A unique aspect of the cash flow function is the concept of “frequencies,” typically labeled Nj. This feature allows for the efficient input of multiple identical cash flows that occur in consecutive periods. If a cash flow repeats for several periods, input it once and specify its frequency (Nj). For example, if $1,000 is received annually for three consecutive years after an initial investment, you would enter $1,000 as a CFj and then set its frequency (Nj) to 3. This saves time and reduces potential input errors for recurring cash flows.

Step-by-Step Cash Flow Entry

Before entering any new cash flow data, it is important to clear any previously stored information from the calculator’s cash flow registers. This ensures that old data does not interfere with new calculations, preventing potential errors. For many financial calculators, this involves pressing the “CF” button to enter the cash flow mode, then typically pressing a “2nd” function key followed by a “CLR WORK” or “CE/C” key combination.

Once the memory is cleared, the next step is to input the initial cash flow, CF0. After pressing the “CF” button, the calculator will usually display “CF0.” Enter the amount of the initial investment, making sure to designate it as a negative value if it represents an outflow, such as the cost of a project. After entering the value, press the “ENTER” key, and then typically the “down arrow” key to move to the next cash flow entry.

For subsequent cash flows (CFj), use the “down arrow” key to navigate to the appropriate cash flow entry (e.g., “C01” for Cash Flow 1, “C02” for Cash Flow 2, and so on). Enter the cash amount for that period, again paying close attention to whether it is a positive inflow or a negative outflow, and press “ENTER.” After entering the cash flow amount, the calculator will usually prompt for its frequency (Nj), often displaying “F01” for the frequency of Cash Flow 1. If the cash flow for that period occurs only once, which is the default, simply press the “down arrow” key to proceed to the next cash flow. If the cash flow amount repeats for multiple consecutive periods, enter the number of times it repeats (e.g., ‘3’ for three consecutive periods) and then press “ENTER” before pressing the “down arrow” key. Repeat this process for all relevant cash flows until the entire project’s cash flow stream has been entered into the calculator.

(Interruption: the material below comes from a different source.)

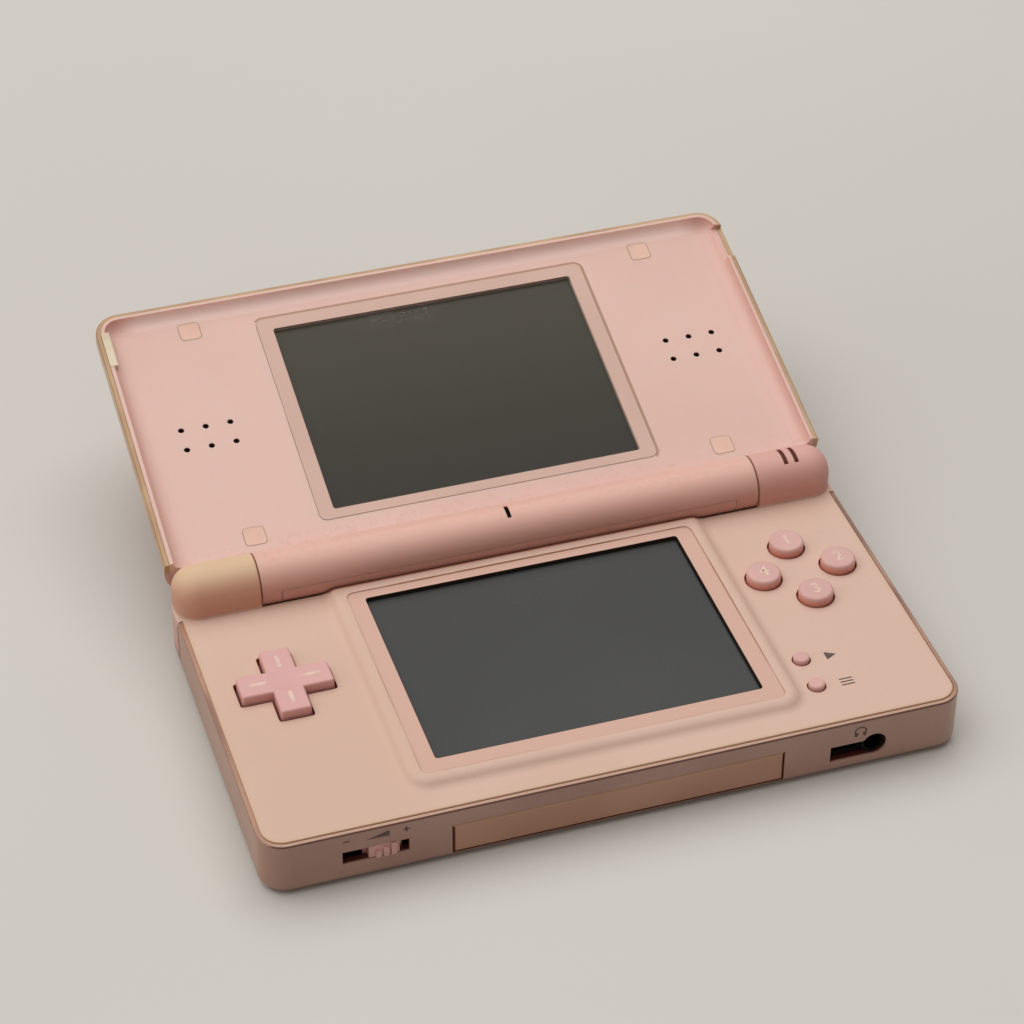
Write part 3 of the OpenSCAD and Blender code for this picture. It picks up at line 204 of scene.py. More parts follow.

Calculating Key Financial Metrics

After entering all the cash flow data into the financial calculator, you can proceed to compute important financial metrics like Net Present Value (NPV) and Internal Rate of Return (IRR). These calculations are performed using the previously stored cash flow series, allowing for rapid analysis of a project’s profitability and return characteristics.

To calculate Net Present Value (NPV), which assesses project profitability by discounting future cash flows and subtracting the initial investment, first input a discount rate. This rate, often referred to as the required rate of return or cost of capital, reflects the opportunity cost of investing in the project. Typically, you will press the “NPV” button, then enter the discount rate (often labeled “I/YR” or “I”), press “ENTER,” and then press the “down arrow” key. Finally, press the “CPT” (Compute) button, usually located near the “NPV” button, to display the calculated NPV. A positive NPV indicates that the project is expected to generate more value than its cost, suggesting it may be a worthwhile investment.

The Internal Rate of Return (IRR) represents the discount rate at which the Net Present Value of all cash flows from a project equals zero. It is a widely used metric for comparing the attractiveness of different investment opportunities, as it provides a single percentage rate that can be directly compared to a company’s hurdle rate or cost of capital. To compute the IRR, after ensuring all cash flows are correctly entered, simply press the “IRR” button on the calculator. Then, press the “CPT” (Compute) button. The calculator will then display the project’s IRR as a percentage. If the calculated IRR is greater than the required rate of return, the project is generally considered acceptable.